PROBLEM TO WORK ON -
Using the records below, quote only the span that opens with the line containing "Reconstruct the object" and closes with the line containing "Millimetres, +Z up.", exactly and inclusively.

MATERIALS PROVIDED -
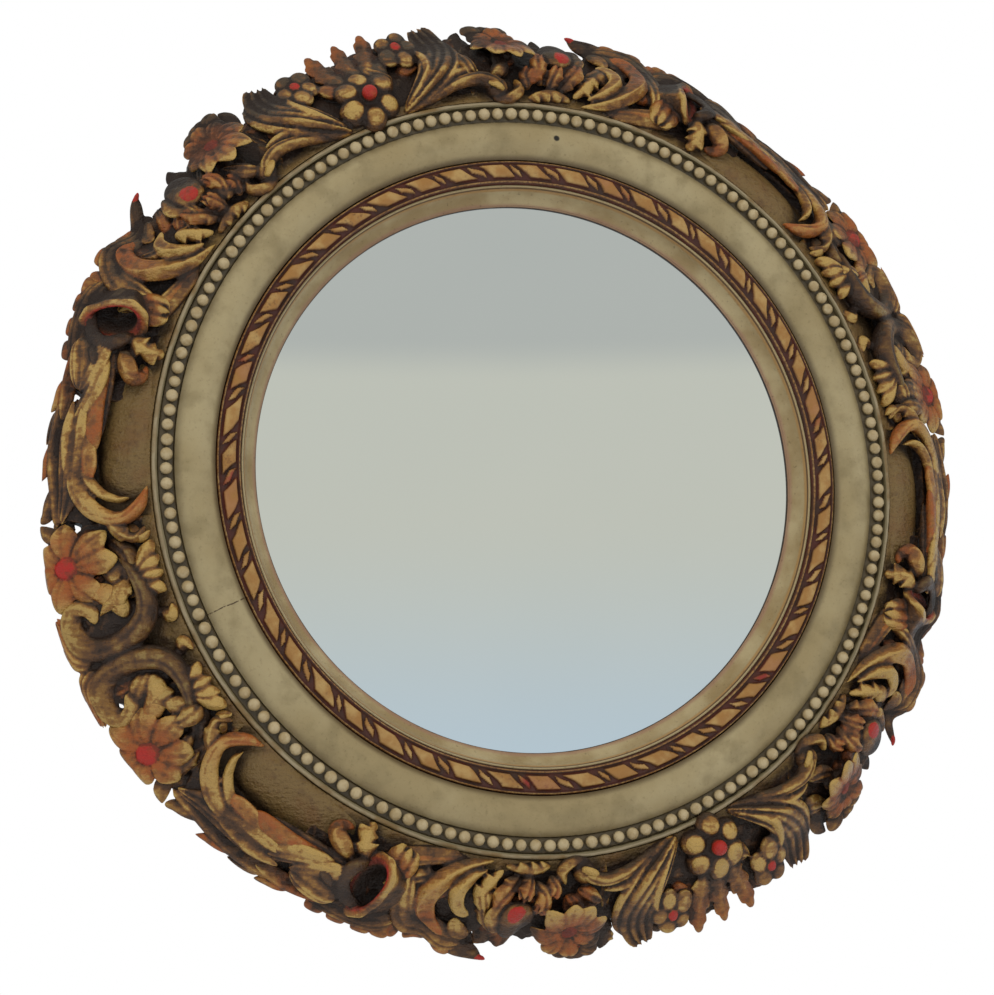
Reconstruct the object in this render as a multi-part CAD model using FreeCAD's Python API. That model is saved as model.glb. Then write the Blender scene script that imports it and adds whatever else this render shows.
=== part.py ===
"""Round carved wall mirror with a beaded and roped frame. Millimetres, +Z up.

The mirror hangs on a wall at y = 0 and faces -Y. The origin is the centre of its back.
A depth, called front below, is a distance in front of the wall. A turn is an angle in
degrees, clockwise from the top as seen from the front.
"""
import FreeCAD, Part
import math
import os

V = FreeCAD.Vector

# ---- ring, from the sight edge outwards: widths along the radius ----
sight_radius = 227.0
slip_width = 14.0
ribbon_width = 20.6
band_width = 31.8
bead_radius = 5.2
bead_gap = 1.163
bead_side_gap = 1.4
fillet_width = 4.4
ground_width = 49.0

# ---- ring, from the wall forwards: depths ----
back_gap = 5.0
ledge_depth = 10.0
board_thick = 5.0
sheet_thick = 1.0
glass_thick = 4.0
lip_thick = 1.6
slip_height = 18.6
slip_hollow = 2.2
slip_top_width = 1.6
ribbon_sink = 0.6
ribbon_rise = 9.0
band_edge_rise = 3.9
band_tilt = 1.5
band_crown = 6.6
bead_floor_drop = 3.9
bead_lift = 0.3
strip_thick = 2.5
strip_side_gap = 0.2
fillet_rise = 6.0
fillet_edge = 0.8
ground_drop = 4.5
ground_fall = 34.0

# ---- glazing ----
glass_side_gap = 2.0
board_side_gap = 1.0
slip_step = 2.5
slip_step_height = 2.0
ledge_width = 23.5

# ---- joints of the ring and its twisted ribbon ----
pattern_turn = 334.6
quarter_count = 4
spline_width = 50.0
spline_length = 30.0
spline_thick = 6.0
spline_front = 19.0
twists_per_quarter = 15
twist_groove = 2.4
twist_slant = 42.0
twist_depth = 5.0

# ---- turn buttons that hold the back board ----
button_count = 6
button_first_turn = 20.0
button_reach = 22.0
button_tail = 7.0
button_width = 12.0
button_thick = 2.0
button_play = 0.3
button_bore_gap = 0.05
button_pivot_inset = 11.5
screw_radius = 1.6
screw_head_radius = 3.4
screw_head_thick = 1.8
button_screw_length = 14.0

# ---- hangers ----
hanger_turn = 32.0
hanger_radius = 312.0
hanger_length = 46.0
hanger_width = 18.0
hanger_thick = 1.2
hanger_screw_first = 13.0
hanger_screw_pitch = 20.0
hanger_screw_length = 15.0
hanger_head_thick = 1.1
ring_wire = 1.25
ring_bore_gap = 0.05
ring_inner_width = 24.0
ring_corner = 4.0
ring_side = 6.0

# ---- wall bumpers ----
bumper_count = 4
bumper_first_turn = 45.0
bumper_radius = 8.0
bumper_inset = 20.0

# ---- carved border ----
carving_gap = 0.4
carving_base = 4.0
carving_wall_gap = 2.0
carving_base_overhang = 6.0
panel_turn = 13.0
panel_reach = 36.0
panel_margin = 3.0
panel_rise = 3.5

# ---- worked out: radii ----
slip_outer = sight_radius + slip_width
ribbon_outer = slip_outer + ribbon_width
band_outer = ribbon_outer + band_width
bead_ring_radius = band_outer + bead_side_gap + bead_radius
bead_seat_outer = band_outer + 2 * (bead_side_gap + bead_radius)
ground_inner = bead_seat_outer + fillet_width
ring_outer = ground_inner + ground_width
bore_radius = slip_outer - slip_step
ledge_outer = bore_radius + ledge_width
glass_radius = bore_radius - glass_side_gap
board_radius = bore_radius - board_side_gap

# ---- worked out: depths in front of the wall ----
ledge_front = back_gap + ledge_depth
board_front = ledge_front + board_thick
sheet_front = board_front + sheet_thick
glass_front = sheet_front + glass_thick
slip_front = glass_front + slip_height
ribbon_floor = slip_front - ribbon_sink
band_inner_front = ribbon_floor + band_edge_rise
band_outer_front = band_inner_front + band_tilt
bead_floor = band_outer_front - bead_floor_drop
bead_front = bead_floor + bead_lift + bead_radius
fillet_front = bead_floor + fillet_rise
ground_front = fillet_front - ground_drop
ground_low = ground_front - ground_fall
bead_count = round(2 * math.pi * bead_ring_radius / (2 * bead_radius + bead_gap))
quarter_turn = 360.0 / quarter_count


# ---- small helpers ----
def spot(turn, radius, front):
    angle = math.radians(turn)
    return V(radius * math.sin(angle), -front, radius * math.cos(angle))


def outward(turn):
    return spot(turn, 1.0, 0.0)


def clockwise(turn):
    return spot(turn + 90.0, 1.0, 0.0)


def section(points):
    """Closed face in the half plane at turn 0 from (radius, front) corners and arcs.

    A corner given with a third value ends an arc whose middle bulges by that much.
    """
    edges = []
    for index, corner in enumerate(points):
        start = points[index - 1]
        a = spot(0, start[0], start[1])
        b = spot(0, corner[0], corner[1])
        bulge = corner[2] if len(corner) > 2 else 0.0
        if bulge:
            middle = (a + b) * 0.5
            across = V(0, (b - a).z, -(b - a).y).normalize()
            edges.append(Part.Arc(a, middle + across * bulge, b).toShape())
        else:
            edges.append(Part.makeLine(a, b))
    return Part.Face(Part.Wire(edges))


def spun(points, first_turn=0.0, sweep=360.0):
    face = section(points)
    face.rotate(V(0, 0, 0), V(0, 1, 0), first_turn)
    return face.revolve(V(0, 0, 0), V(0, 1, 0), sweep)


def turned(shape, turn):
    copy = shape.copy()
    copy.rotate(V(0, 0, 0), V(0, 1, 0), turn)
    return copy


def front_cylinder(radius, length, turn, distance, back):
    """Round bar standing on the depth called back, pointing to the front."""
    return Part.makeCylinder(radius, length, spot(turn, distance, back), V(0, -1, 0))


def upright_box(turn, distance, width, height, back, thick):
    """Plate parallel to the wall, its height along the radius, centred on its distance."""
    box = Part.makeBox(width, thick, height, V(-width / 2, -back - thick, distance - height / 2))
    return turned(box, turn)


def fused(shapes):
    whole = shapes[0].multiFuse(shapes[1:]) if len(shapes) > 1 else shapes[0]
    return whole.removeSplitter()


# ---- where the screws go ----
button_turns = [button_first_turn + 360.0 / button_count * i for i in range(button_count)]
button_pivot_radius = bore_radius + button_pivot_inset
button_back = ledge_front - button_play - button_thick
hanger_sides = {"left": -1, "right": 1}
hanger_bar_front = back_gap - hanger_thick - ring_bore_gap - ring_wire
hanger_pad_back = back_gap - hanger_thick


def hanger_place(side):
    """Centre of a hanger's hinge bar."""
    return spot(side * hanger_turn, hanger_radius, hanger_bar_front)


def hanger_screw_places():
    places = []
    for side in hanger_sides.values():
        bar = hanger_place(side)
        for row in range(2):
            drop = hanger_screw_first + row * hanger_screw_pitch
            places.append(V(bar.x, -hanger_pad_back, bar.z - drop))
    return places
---
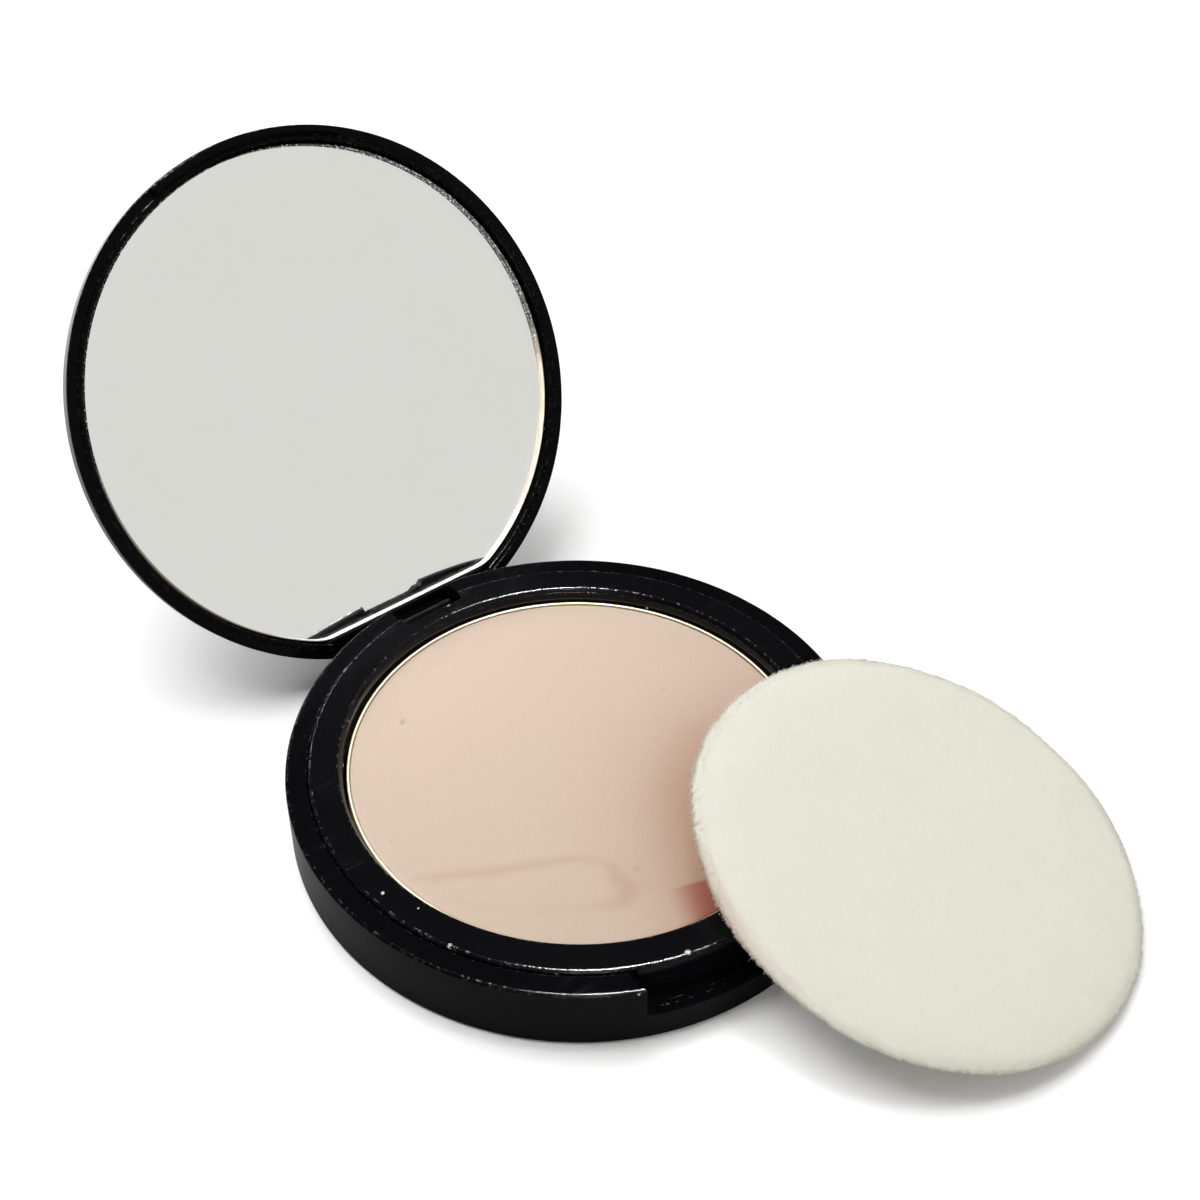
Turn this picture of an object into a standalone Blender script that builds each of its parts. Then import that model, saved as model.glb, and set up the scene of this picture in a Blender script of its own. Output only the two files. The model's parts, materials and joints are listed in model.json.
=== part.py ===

OUTPUT OF THE EXERCISE -
Reconstruct the object in this render as a multi-part CAD model using FreeCAD's Python API. That model is saved as model.glb. Then write the Blender scene script that imports it and adds whatever else this render shows.
=== part.py ===
"""Round carved wall mirror with a beaded and roped frame. Millimetres, +Z up.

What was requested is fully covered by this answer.